Given material:
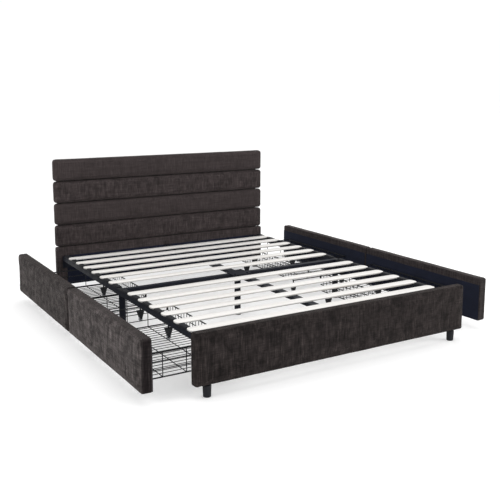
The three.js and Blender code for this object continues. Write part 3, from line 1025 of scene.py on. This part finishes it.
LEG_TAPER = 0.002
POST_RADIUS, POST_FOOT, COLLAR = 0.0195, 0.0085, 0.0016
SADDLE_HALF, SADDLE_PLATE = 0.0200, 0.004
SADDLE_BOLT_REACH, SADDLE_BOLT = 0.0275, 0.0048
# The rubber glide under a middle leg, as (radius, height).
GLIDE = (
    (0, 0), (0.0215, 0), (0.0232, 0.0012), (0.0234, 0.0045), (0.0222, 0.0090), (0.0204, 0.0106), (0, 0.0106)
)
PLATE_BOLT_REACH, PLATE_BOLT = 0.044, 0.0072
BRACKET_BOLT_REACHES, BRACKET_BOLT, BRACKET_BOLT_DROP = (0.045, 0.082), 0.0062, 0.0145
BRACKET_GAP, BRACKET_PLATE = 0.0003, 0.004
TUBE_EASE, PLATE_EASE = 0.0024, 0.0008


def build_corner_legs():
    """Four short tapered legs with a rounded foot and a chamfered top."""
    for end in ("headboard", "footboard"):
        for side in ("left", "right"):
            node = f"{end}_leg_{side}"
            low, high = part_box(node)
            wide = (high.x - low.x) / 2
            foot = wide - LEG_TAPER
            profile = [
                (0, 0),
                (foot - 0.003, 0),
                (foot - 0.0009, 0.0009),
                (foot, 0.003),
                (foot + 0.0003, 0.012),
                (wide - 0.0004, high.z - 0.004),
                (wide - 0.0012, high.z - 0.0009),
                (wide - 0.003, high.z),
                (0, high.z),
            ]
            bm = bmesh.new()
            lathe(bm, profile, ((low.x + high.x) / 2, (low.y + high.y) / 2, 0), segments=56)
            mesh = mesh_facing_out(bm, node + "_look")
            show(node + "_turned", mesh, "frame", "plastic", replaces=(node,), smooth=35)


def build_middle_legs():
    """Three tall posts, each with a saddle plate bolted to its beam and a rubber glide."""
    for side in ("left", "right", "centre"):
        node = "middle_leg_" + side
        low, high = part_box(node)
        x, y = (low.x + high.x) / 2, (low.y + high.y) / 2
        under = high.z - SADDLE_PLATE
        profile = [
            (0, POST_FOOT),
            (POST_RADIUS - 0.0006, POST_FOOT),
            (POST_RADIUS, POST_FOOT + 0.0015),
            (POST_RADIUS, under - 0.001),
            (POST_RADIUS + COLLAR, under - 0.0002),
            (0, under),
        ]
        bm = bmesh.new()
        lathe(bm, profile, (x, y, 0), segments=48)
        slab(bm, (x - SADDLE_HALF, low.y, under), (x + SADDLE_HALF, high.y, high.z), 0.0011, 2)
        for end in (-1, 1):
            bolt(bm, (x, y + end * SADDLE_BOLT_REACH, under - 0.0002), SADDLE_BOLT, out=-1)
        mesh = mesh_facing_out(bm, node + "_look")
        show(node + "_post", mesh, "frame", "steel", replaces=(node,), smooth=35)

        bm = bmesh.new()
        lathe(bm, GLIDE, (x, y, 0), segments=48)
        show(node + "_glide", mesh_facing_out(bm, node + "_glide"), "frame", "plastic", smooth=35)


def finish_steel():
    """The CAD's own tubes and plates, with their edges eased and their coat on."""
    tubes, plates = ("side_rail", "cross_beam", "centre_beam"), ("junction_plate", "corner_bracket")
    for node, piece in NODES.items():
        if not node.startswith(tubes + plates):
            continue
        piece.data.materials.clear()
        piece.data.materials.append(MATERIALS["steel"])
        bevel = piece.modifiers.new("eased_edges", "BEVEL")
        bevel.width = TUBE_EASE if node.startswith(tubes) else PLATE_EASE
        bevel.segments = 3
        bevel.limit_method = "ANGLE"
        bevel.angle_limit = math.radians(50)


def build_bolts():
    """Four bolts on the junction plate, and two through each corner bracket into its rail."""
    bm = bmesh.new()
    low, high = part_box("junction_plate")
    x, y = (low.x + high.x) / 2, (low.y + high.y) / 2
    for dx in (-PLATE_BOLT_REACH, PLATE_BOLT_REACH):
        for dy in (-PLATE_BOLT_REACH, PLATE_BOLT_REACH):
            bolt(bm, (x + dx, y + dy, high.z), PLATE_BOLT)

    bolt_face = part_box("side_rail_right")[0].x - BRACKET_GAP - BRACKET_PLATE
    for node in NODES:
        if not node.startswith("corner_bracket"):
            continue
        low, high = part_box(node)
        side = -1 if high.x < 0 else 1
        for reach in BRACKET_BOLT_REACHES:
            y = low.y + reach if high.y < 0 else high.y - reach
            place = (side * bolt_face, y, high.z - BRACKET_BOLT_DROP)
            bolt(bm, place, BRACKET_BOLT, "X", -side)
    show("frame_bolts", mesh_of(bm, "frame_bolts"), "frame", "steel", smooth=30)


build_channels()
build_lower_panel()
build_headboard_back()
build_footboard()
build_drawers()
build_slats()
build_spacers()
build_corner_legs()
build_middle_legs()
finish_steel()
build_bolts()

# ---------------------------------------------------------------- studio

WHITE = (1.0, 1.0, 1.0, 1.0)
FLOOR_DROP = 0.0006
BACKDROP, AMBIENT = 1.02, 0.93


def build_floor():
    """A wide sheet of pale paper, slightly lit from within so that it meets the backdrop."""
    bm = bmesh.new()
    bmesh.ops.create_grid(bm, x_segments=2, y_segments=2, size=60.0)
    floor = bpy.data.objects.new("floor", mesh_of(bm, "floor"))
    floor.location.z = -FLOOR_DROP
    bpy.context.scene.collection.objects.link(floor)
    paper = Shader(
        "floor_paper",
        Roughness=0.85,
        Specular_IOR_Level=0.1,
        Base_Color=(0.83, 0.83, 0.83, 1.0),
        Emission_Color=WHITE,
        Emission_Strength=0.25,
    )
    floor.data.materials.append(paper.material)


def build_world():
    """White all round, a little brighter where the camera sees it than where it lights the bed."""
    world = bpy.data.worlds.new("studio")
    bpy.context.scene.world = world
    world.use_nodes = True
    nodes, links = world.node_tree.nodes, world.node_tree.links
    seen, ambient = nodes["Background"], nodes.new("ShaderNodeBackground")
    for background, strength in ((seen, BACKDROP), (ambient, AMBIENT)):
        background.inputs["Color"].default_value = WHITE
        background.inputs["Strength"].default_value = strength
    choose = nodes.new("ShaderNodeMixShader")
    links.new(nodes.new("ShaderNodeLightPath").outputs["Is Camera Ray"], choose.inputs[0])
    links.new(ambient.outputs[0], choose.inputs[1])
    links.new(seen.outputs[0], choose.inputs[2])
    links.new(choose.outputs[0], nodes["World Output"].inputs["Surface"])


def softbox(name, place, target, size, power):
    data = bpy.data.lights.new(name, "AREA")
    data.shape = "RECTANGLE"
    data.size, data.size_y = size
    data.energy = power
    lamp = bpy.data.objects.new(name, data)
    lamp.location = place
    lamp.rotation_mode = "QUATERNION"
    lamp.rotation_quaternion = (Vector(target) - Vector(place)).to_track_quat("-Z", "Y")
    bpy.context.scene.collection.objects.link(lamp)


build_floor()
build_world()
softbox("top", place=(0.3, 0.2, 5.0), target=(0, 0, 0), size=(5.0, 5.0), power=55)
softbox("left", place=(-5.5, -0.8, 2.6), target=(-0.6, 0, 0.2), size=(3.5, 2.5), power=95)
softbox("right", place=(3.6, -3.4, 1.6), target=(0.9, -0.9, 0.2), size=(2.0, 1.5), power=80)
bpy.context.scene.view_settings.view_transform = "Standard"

Do this:
Select and copy every line of the material that holds the string "from".

Result of the task:
The three.js and Blender code for this object continues. Write part 3, from line 1025 of scene.py on. This part finishes it.
    """A wide sheet of pale paper, slightly lit from within so that it meets the backdrop."""